[Begin]

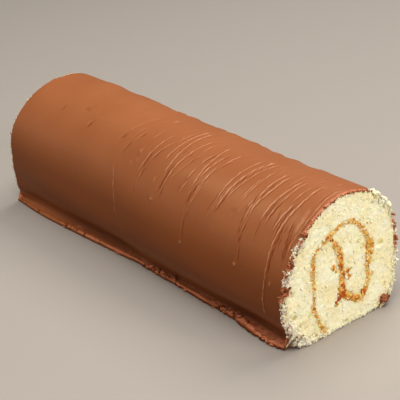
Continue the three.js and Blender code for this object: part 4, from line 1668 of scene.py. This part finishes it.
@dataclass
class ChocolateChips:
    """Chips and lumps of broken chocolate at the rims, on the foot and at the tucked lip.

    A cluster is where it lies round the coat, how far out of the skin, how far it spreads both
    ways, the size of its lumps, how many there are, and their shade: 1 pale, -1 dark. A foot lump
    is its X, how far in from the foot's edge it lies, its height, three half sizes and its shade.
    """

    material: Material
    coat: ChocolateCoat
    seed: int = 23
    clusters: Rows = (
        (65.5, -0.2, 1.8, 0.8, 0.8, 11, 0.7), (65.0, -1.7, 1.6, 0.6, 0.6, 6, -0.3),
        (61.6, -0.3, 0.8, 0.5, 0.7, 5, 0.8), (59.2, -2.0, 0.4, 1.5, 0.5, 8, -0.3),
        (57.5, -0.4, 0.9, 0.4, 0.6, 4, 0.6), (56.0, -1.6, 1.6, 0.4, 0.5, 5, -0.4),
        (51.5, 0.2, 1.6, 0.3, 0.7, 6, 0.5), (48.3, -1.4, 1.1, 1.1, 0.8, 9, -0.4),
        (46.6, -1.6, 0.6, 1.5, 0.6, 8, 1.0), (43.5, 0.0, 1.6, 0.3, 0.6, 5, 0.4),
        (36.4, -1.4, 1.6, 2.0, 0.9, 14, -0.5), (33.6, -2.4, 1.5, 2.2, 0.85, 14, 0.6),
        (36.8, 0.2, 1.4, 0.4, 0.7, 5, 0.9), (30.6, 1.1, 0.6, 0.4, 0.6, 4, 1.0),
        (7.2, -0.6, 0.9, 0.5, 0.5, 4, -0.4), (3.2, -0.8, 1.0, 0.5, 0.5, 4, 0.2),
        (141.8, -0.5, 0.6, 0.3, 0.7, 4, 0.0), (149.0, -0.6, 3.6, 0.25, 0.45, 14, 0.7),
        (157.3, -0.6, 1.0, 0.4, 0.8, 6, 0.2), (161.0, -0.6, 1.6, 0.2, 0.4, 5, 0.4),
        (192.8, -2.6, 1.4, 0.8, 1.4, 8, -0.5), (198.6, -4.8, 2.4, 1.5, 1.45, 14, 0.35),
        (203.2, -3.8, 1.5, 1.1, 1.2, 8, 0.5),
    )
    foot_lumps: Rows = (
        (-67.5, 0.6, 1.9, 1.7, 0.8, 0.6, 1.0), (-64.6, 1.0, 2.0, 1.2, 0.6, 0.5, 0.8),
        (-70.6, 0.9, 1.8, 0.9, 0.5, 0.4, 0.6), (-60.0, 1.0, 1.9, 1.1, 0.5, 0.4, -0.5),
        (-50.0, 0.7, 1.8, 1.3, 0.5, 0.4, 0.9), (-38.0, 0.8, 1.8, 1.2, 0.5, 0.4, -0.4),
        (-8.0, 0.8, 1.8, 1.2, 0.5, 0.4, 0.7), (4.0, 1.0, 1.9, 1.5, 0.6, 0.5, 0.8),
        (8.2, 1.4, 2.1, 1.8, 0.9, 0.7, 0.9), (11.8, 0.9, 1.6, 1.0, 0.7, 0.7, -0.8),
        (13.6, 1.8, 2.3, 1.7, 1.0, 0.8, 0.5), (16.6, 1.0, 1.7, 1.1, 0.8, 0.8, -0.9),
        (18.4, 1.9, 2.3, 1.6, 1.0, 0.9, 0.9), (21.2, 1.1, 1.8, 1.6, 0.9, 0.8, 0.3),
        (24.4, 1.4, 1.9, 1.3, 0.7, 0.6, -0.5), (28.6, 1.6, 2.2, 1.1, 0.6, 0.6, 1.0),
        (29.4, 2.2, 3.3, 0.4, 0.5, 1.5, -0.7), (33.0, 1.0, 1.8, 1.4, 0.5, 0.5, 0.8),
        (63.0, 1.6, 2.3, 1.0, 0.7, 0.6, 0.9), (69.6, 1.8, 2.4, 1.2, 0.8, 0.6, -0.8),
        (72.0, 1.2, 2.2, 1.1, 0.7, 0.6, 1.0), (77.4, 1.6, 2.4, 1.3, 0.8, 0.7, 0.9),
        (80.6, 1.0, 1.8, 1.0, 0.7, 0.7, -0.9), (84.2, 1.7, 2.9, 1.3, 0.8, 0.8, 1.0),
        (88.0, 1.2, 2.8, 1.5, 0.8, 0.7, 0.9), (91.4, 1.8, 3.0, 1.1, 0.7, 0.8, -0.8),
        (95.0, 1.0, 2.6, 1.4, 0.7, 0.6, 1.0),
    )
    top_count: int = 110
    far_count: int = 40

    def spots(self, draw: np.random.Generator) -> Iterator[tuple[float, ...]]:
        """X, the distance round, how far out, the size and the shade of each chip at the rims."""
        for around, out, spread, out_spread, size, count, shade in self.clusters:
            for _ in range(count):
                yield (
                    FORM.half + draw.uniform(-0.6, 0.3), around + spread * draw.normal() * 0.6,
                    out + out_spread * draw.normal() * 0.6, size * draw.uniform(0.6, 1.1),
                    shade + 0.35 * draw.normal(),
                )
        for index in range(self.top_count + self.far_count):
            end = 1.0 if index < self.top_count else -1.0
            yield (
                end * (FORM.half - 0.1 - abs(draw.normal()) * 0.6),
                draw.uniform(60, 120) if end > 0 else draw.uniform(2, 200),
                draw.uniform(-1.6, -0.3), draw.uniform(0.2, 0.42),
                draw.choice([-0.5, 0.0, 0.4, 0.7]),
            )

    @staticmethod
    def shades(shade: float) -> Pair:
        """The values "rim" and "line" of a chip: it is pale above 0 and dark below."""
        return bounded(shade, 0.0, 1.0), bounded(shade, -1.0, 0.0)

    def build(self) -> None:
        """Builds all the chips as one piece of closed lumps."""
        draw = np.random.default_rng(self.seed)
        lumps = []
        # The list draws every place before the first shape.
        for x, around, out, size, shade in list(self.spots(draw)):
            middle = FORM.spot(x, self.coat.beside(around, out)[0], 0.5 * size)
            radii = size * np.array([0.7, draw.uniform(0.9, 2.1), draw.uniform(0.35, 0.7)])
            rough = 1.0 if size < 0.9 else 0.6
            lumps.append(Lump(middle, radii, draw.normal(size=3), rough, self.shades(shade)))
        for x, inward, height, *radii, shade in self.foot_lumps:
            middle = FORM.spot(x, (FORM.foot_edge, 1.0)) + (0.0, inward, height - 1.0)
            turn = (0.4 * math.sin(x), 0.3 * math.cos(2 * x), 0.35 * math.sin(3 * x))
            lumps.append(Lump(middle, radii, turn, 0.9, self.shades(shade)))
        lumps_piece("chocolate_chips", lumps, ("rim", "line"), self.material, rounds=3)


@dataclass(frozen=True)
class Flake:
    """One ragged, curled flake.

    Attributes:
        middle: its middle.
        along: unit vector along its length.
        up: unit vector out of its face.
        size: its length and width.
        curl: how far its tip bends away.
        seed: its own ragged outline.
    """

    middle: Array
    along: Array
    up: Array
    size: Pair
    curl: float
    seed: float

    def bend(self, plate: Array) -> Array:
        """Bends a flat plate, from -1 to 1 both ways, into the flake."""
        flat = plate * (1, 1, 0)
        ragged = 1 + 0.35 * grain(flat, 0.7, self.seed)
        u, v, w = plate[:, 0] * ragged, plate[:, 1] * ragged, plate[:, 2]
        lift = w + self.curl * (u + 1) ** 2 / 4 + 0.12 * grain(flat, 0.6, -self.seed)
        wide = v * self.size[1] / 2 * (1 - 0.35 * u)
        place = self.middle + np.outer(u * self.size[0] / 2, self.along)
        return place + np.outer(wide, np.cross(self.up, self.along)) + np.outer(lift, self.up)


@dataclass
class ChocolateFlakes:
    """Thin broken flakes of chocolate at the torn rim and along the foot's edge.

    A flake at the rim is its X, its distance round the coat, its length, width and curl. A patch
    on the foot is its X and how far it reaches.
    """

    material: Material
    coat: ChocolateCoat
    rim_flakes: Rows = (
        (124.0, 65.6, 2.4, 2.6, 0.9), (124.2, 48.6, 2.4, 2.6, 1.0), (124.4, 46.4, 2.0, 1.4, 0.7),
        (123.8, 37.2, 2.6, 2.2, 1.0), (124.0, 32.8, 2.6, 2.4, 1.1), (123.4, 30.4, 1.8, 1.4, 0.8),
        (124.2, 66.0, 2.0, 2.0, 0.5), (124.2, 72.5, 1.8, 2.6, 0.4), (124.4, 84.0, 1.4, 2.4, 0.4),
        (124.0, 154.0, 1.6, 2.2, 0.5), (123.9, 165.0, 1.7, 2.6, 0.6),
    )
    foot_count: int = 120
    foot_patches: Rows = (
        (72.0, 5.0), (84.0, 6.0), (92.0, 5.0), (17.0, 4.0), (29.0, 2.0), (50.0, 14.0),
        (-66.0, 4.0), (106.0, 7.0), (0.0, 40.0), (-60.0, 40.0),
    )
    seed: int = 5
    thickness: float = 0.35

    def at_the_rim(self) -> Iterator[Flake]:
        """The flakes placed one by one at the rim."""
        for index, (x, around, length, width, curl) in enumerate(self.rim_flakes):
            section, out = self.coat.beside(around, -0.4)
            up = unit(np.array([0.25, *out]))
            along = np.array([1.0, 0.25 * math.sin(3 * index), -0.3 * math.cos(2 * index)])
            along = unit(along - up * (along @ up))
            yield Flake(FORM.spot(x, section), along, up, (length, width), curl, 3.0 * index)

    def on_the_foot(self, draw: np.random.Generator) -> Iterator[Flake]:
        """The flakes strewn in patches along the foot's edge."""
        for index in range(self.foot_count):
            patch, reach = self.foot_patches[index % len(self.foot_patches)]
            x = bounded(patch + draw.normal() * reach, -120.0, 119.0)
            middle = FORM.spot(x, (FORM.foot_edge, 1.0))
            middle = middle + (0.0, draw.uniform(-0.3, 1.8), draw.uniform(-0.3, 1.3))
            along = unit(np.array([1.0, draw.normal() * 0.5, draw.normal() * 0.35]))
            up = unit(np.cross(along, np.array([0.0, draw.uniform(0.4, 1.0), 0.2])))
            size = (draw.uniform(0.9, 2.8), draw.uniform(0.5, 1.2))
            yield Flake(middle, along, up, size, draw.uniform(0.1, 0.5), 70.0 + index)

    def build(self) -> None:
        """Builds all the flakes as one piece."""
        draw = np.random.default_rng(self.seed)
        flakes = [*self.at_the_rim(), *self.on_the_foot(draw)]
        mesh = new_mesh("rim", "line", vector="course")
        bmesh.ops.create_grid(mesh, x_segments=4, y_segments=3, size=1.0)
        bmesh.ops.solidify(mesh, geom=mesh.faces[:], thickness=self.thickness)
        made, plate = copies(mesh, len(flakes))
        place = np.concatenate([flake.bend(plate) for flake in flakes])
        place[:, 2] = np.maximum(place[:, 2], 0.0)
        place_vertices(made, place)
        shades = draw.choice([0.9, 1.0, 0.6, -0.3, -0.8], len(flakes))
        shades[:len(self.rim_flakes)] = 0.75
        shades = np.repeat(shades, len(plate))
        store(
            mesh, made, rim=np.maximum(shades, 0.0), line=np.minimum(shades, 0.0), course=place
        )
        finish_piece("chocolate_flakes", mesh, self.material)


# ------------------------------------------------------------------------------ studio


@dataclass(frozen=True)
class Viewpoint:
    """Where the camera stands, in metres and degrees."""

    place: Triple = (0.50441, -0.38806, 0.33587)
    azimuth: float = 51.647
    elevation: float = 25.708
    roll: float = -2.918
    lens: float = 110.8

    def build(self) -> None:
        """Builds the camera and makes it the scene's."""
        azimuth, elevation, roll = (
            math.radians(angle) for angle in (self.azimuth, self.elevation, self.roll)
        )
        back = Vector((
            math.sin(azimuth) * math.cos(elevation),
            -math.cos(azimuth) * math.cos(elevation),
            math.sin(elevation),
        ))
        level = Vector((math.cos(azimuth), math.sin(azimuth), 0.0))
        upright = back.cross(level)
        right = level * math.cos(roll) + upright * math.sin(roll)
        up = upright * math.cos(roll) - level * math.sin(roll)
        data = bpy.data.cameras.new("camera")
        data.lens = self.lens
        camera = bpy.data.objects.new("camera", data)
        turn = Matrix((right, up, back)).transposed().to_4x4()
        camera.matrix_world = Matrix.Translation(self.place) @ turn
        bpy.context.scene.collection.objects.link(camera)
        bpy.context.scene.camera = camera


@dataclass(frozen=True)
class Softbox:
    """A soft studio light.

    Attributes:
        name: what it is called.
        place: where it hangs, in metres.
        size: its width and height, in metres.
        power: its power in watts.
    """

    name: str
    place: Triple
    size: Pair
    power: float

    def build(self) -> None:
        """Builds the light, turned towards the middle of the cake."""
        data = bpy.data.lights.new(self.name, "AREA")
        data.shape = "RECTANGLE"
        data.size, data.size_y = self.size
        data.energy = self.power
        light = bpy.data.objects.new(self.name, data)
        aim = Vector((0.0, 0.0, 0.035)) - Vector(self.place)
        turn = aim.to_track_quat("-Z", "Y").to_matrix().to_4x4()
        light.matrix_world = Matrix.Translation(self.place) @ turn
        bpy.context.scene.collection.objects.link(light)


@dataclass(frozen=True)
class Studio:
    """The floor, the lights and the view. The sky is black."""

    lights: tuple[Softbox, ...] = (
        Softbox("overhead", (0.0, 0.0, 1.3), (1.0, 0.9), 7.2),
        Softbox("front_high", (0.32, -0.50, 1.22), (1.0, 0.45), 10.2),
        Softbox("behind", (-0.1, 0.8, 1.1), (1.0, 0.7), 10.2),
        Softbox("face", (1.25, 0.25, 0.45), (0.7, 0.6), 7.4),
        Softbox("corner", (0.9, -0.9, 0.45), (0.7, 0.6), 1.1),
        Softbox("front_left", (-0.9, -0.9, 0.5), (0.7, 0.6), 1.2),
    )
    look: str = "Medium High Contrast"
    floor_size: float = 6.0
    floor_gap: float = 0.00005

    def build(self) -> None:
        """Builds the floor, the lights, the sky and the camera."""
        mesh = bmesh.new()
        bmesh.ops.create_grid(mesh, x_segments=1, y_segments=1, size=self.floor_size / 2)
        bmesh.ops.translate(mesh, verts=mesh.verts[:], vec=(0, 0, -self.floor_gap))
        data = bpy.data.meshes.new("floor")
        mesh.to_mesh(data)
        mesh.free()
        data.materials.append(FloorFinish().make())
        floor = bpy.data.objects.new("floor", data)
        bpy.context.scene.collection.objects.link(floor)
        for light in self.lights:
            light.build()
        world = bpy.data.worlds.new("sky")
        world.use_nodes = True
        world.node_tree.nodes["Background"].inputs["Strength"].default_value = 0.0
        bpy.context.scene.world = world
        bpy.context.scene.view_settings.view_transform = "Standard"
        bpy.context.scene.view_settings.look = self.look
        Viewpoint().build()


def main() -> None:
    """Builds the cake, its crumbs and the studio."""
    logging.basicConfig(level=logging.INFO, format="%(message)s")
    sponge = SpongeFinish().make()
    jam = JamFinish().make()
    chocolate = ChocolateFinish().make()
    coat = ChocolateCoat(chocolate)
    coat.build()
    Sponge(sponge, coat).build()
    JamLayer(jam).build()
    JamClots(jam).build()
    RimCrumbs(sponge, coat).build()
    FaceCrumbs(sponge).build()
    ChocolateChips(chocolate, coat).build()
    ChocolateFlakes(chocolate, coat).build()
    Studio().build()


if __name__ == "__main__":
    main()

[End]

Exercise >> Scan the lines above for "three", then copy every one that has it.

Result of this task >>
Continue the three.js and Blender code for this object: part 4, from line 1668 of scene.py. This part finishes it.
    is its X, how far in from the foot's edge it lies, its height, three half sizes and its shade.